Since the traditional upper bound of the derivative $||f'||_\infty \leq ||wF(w)||_1$ will diverge if $f'(t)$ have discontinuities $\Rightarrow ||wF(w)||_1 \to \infty$ (here $F(w)$ is the Fourier transform of $f(t)$), I am looking for alternative upper bounds that could be useful for time-limited continuous functions $f(t)$ with a finite number of discontinuities in $f'(t)$.

On the Wikipedia website of Norms appears some inequalities that fulfills some of the vector norms:

1. $||x||_2 < ||x||_1 < \sqrt{n}\,||x||_2 $
2. $||x||_\infty < ||x||_2 < \sqrt{n}\,||x||_\infty $
3. $||x||_\infty < ||x||_1 < n\,||x||_\infty $

But through some questions I have already done here in SE (1, 2, 3, 4, 5), I know now that these inequalities are not general for functions, which some inequalities could be even inverted for the same function depending on the integration domain.
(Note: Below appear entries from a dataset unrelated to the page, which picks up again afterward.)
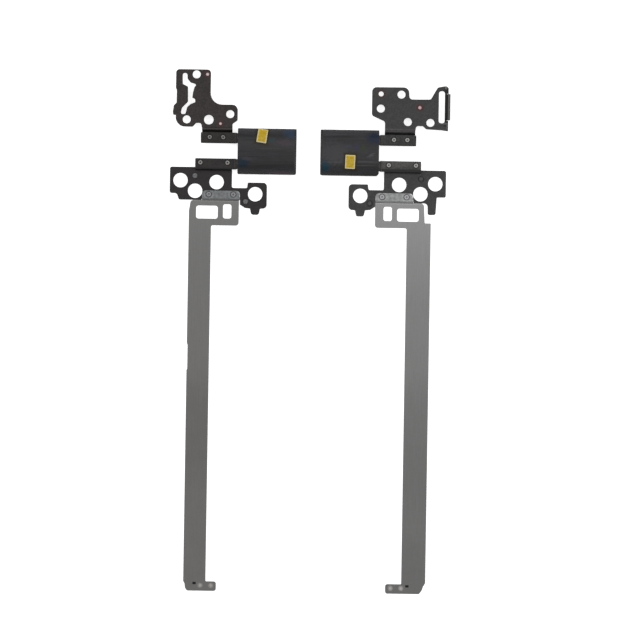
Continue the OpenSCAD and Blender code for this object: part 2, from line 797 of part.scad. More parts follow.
// Screen bracket: a seat under the leaf, bent down to a flat plate with a lobe at its inner end
module display_bracket(edge, shade) {
    plate = concat([
        [display_out, plate_top, 0.8],
        [display_seat_out + seat_relief, plate_top, 0],
        [display_seat_out + seat_relief, jog_foot, 0],
        [seat_in, jog_foot, 0],
        [seat_in, bay_y, 0.7],
        [bay_in, bay_y, 0.5],
        [bay_in - 0.3, lobe_top, 0.3],
        [lobe_in, lobe_top, 1.5],
        [lobe_in, lobe_bottom, 1.5],
        [tongue[0], lobe_bottom - 0.2, 0.4],
        [tongue[0] + 0.4, tongue_end, 1],
        [tongue[1] - 0.5, tongue_end, 1],
        [tongue[1], lobe_bottom - 0.15, 0.4],
        [tongue[1] + 2, lobe_bottom, 0.8],
        [tab_x[0], lobe_bottom + 1.3, 0.4],
        [tab_x[0], strip_jog[0] + tab_relief, 0],
        [tab_x[1], strip_jog[0] + tab_relief, 0],
        [tab_x[1] + 0.25, outer_foot, 0]
    ], edge);
    color(shade) translate([0, display_y, 0]) difference() {
        union() {
            linear_extrude(sheet_t) polygon(rounded(plate));
            bent_sheet([
                [seat_in, seat_lap, 0],
                [display_seat_out, seat_lap, 0],
                [display_seat_out, jog_foot - eps, 0],
                [seat_in, jog_foot - eps, 0]
            ], sheet_section([
                [seat_lap + 1, seat_bottom + sheet_t / 2],
                [display_jog[0], seat_bottom + sheet_t / 2],
                [display_jog[1], sheet_t / 2],
                [display_jog[1] - 2, sheet_t / 2]
            ], sheet_t, bend_r));
        }
        for (h = large_holes)
            translate([h.x, h.y, -1]) cylinder(d = large_hole_d, h = sheet_t + 2);
        for (p = pins_at)
            translate([p.x, p.y, -1]) cylinder(d = pin_nose_d + fit_gap, h = sheet_t + 2);
        for (p = strip_rivets_at)
            translate([p.x, p.y, -1]) cylinder(d = rivet_d + fit_gap, h = sheet_t + 2);
        leaf_rivet_holes(display_rivets_at);
    }
}

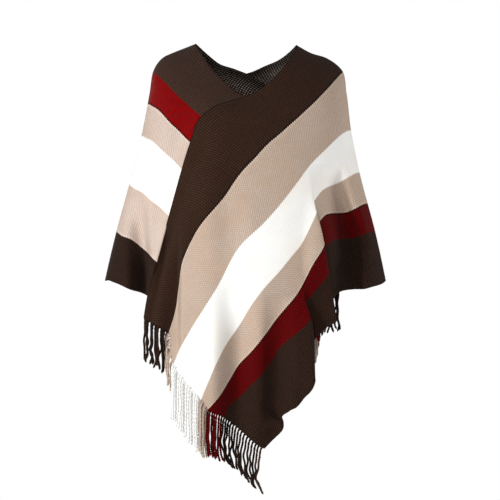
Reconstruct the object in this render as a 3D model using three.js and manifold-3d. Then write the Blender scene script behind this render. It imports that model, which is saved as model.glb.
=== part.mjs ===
// A poncho of two knitted rectangles, filled out as it is worn and hollow inside.
// Millimetres. +Z is up, -Y is the front and +X is the wearer's left.
// The origin lies between the two highest points of the neck edge, where the shoulders carry the cloth.
import * as THREE from "three";
import Module from "manifold-3d";
import { mergeVertices } from "three/addons/utils/BufferGeometryUtils.js";

// Driving sizes of the cut
const PANEL_WIDTH = 641;      // across the stripes, neck edge to hem
const SEAM_LENGTH = 701;      // along the neck-side edge, fringed end to the point of the neck
const SIDE_ALONG = 916;       // along the same edge, fringed end to the shoulder's highest point
const PANEL_LENGTH = 1116;    // along the same edge, fringed end to sewn end
const WALL = 2.4;             // knitted cloth
const SEAM_GAP = 0.3;         // between two pieces at a seam

// How the cloth hangs
const BACK_LIFT = 0.06;       // the back hangs this share higher than the front
const SEAM_VALLEY = 20;       // how deep the joining seam lies between its two panels
const SEAM_RIDGE = 8;         // how far the cloth beside the seam stands out
const RIDGE_ACROSS = 85;      // where that ridge runs, from the neck-side edge
const RIDGE_REACH = 60;
const VALLEY_REACH = 70;
const VALLEY_START = 40;      // below the point of the neck
const VALLEY_FADE = 160;
const END_BLEND_ALONG = 1010; // from here on the sewn end is drawn to the other panel's edge
const BACK_LIFT_FADE = 0.7;   // cosine of the turn behind which the whole lift holds
const FOLD_STEEPNESS = 2.6;   // a cascade fold's step in, over half its width
const FOLD_LEAD = 0.5;        // how far before the fold's middle it steps in, in halves of its width
const FOLD_SPREAD = 3.2;      // how far that step reaches, in halves of its width

// Grid of the wall
const CELL_ACROSS = 38;
const CELL_SEAM_TAIL = 30;
const FOLDED_UNTIL = 788;     // along the panel, past its first fold
const CASCADE_UNTIL = 846;    // past its second
const FOLDED_CELLS = 10;
const CASCADE_CELLS = 9;
const ARM_CELLS = 3;
const BACK_CELLS = 7;
const NUDGE = 0.5;            // step to either side that gives a direction in the cloth
const END_NUDGE = 3;          // the same along the fringed end

// The filled-out form, level rings at a drop below the neck edge: where the ring lies at the wearer's left
// and right side, at the front and at the back
const RINGS = table(["drop", "leftX", "rightX", "sideZ", "frontY", "frontZ", "backY", "backZ"], [
  [0, 121, 121, 0, 108, -134, 92, -55],
  [40, 156, 175, -19, 128, -168, 110, -90],
  [80, 193, 200, -31, 143, -206, 122, -128],
  [128, 230, 221, -61, 157, -252, 133, -175],
  [182, 240, 230, -114, 165, -305, 138, -229],
  [273, 251, 247, -204, 168, -396, 139, -320],
  [380, 272, 272, -307, 164, -503, 135, -427],
  [528, 310, 311, -451, 157, -651, 128, -575],
  [641, 334, 337, -562, 151, -764, 124, -688],
  [860, 372, 375, -778, 143, -983, 118, -907],
]);

// The neck-side edge of a panel, fringed end to sewn end: its turn about the wearer in degrees (0 is the
// front, 90 the wearer's left) and its drop below the neck
const NECK_SIDE_EDGE = table(["along", "turn", "drop"], [
  [0, -45.6, 630],
  [60, -45.5, 578],
  [187, -43.8, 488],
  [300, -41.5, 374],
  [426, -37.6, 247],
  [500, -34, 175],
  [571, -28.5, 99],
  [640, -17.5, 37],
  [701, 0, 1],
  [735, 14, -7],
  [790, 38, -2],
  [850, 62, 4],
  [916, 90, 0],
  [1010, 135, -4],
  [1063, 157.5, -9],
  [1116, 180, 0],
]);

// Sections along a panel: the turn and drop of the lines 130, 275, 380, 456, 528 and 641 from the neck side
const LINES_ACROSS = [0, 130, 275, 380, 456, 528, 641];
const SECTIONS = table([
  "along", "turn130", "drop130", "turn275", "drop275", "turn380", "drop380",
  "turn456", "drop456", "turn528", "drop528", "turn641", "drop641",
], [
  [0, -32.7, 617, -29, 675, -17, 726, -14, 744, -8, 756, 6.5, 827],
  [75, -31, 562, -26, 621, -14.5, 681, -10, 708, -6, 729, 9.5, 812],
  [150, -30.5, 505, -22, 565, -11.5, 630, -6.5, 670, -2, 708, 13, 795],
  [225, -30, 438, -17.5, 511, -8, 585, -3, 634, 1.5, 685, 14, 779],
  [300, -26, 371, -13, 460, -3.5, 545, 1.5, 606, 5, 664, 13.5, 766],
  [471, -12, 255, -4, 365, 4.5, 477, 9, 558, 11, 627, 16.5, 753],
  [641, 3, 165, 9, 309, 14.5, 432, 17, 518, 17.5, 594, 22, 736],
  [707, 14, 129, 18, 280, 22.5, 406, 24, 492, 27, 567, 26.5, 706],
  [741, 21.5, 120, 23, 266, 28, 392, 28, 472, 29.5, 545, 29, 657],
  [765, 27, 116, 29, 252, 32, 373, 32, 450, 33, 516, 34, 613],
  [788, 33, 115, 34, 242, 36.5, 350, 37.5, 428, 38, 498, 39, 609],
  [810, 37.5, 115, 38, 238, 39, 332, 39.5, 398, 40, 469, 41, 586],
  [832, 44, 117, 44, 238, 43.5, 320, 43.5, 380, 43.5, 446, 43.5, 563],
  [866, 60, 123, 61, 247, 60.5, 348, 60, 423, 60, 488, 60, 607],
  [890, 74.5, 128, 75, 262, 75, 366, 74.5, 442, 74.5, 512, 74.5, 634],
  [916, 90, 132, 90, 276, 90, 381, 90, 457, 90, 529, 90, 641],
  [960, 107, 124, 105.5, 272, 105.5, 379, 105.5, 457, 105.5, 527, 105.5, 626],
  [1010, 121, 114, 118, 257, 117, 365, 117, 442, 117, 511, 117, 608],
  [1116, 151, 99, 141, 248, 138, 352, 136, 432, 135, 499, 133.5, 577],
]);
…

But experimenting with the following functions $f(t)=1-|t|,\,|t|\leq 1$ and $f(t)=e^{-|t|},\,|t|\leq 1$, that have bounded $||f'(t)|| < \infty$ but makes $||wF(w)|| \to \infty$ since they have bounded-size jump-discontinuities en $f'(t)$ (examples I am taking from the answer to 2), I believe that maybe some of the inequalities could apply for time-limited continuous functions.

The question:

Does any of these inequalities holds in general for time-limited continuous functions $\mathbf{f(t)}$ with bounded derivative $\mathbf{\sup_t |f'(t)|<\infty}$?

1. $\sup_t |f'(t)| \leq \sqrt{(t_F - t_0)\,\int\limits_{t_0}^{t_F}|f'(t)|^2\,dt}$? (this is the main one I am interested in $||f'||_\infty \leq \sqrt{t_F-t_0}\,||f'||_2$)
2. $\sup_t |f'(t)| \leq \sqrt{\frac{\pi}{2}\,\int\limits_{t_0}^{t_F}|f'(t)|^2\,dt}$?
3. $\sup_t |f'(t)| \leq \int\limits_{t_0}^{t_F}|f'(t)|\,dt$?
4. $\sup_t |f'(t)| \leq \int\limits_{t_0}^{t_F}|f(t)|\,dt$?

I am asking explicitly if they holds for general domain $\mathbf{-\infty<t_0<t_F<+\infty}$.

Answer 1

No, none of these bounds hold.

First remark, the derivative is a local object, so the fact to be time limited will not help to bound a derivative. The derivative at a point do not change if you change your function at other points.

Then, defining $g = f'$, you can see that what you are asking has (almost) nothing to do with derivatives and just with bounding the $L^\infty$ norm by the $L^2$ norm. This is in general false: there are a lot of unbounded functions that are square integrable, such as $g(t) = |t|^{-1/4}$ with $t\in[-1,1]$ and $g(t)=0$ on the complement.

The only thing that is special about $g$ being the derivative of a compactly supported function is the fact that you have to ensure that $∫_{t_0}^{t_f} g = 0$, and so you can replace the above example by $g(t) = |t|^{-5/4}t$ (for $t_0 = -1$ and $t_f=1$, but you can translate and dilate the coordinates to get any $t_0$ and $t_f$). In terms of $f$, it leads to $$ f(t) = \frac{4}{3} \,(t^{3/4} - 1) \ \text{ if } t\in[-1,1] $$ and $f(t)=0$ if $|t|>1$ as a counterexample to all your inequalities.